The only first-round draft pick the Bucks possess is No. 24 from the Indiana Pacers, which doesn’t get the blood flowing. To keep Antetokounmpo for the long term, it’s inevitable the Bucks find a trade package that includes that draft pick.
Elite general managers of elite tiers make rain in a sandstorm, and John Horst has expectations similar to Moses guiding his fellow Israrelaens for 40 days and 40 nights, but the famine is the 2020 NBA offseason free-agent market.
Similar to LeBron James in 2010, Antetokounpo holds the weight of drastically shifting the landscape of the NBA in his colossal hands once he hits the free-agent market. The Bucks have a job that doesn’t invoke envious emotions from most NBA front office teams. Yet, every franchise would love the opportunity to woo the two-time MVP.
5. Which way do the Golden State Warriors go in their fork in the road of a draft?
Unlike the Minnesota Timberwolves, the Golden State Warriors‘ early pick in the 2020 draft, the asset or the player, immediately helps the franchise in some form. whether the team drafts center James Wiseman at No. 2 to fill a hole in the frontcourt or Bob Meyers rekindles the faith in the light-years fan club by trading for an all-star caliber player.
The question is, will drafting a player sacrifice a year of championship contention? If that’s the case, perhaps the Warriors owe it to their core group of players to punt on a weak draft class.
As the three mainstays of the Warriors fall on the wrong side of 30, it’s possible to see slight regression. The Warriors don’t have time with this core; it’s either you put it all on the table or you move some pieces and reassess the situation. It’s easier said than done, of course, but it’s reality.
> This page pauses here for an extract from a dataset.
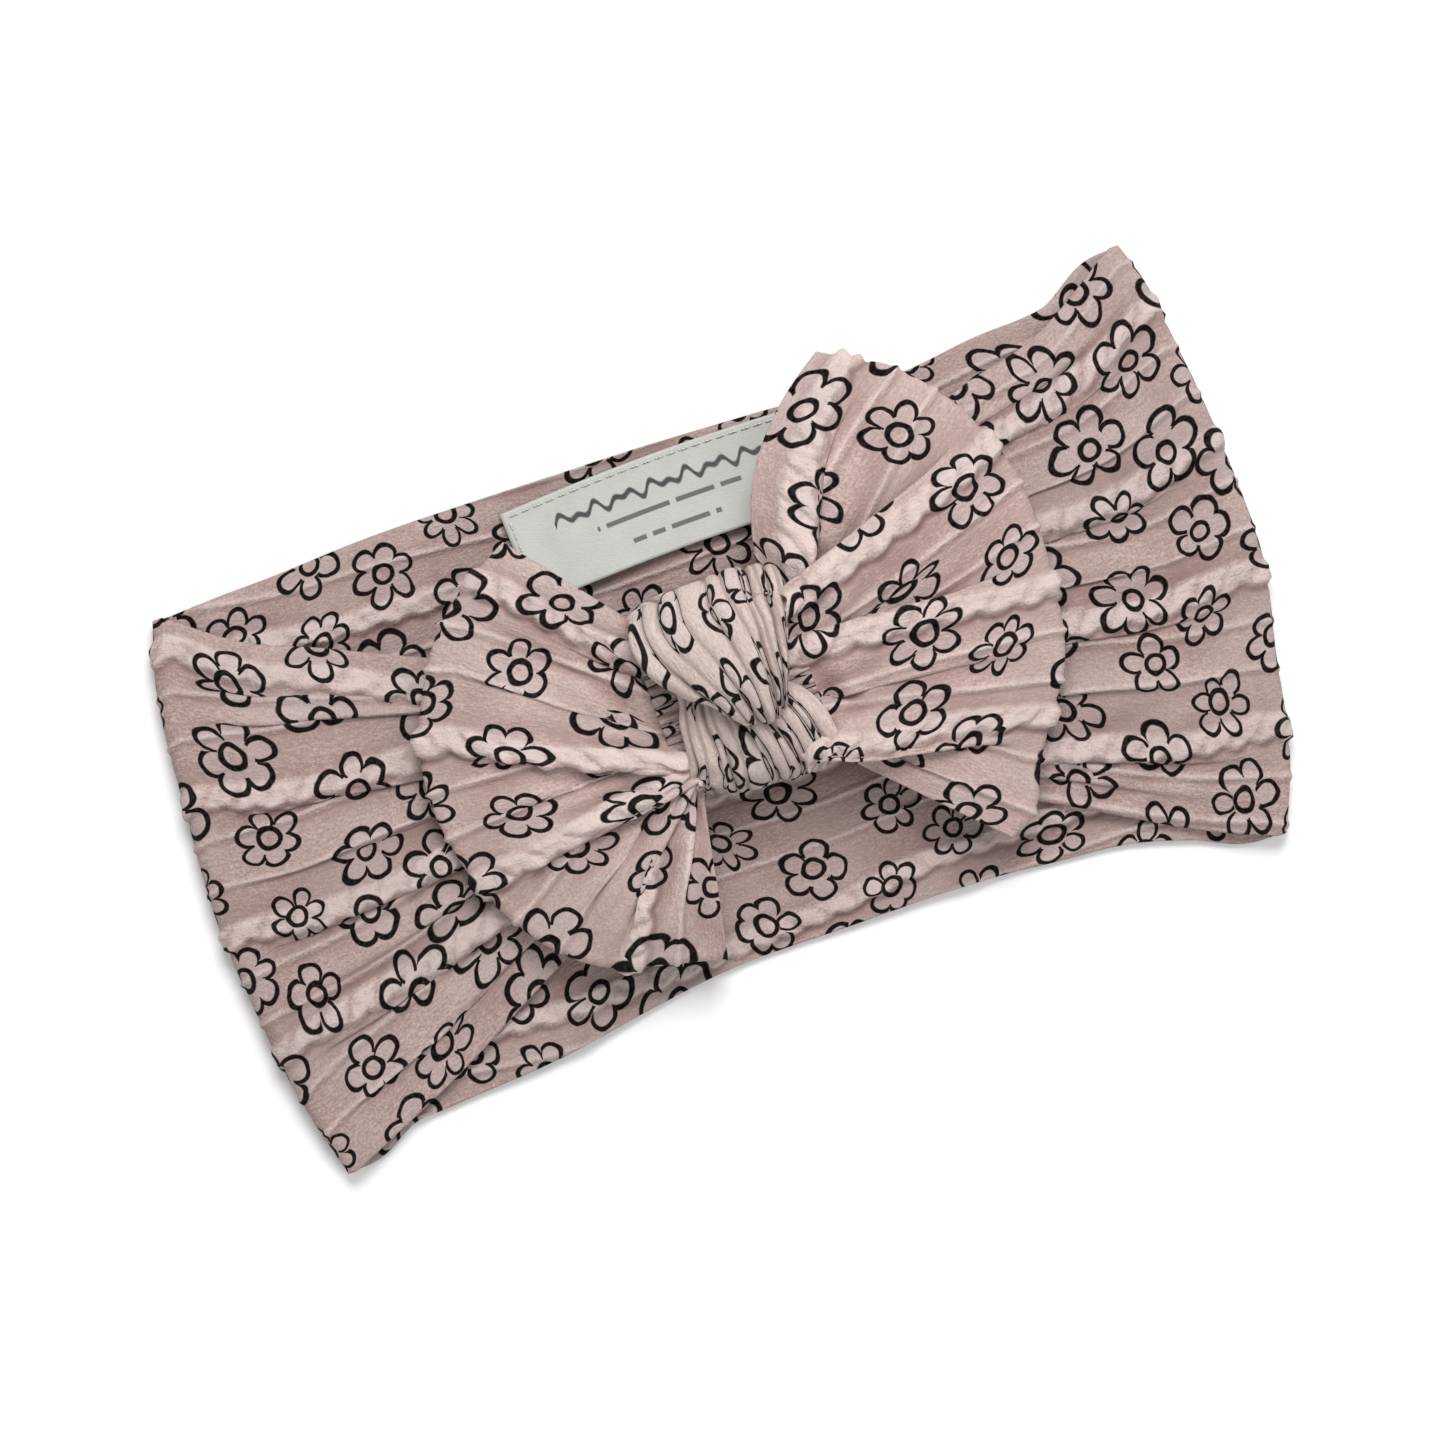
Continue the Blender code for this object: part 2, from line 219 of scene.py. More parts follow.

On the flipside, drafting Ball as the recipient for the coveted and high-pressured passing-of-the-torch opportunity from the franchise-saving Curry is another face-palming possibility.
Despite a weak free-agent class, the 2020 NBA draft holds significant weight in the future of the league. The Warriors, as in the recent past, play a crucial role in reimagining the NBA’s landscape.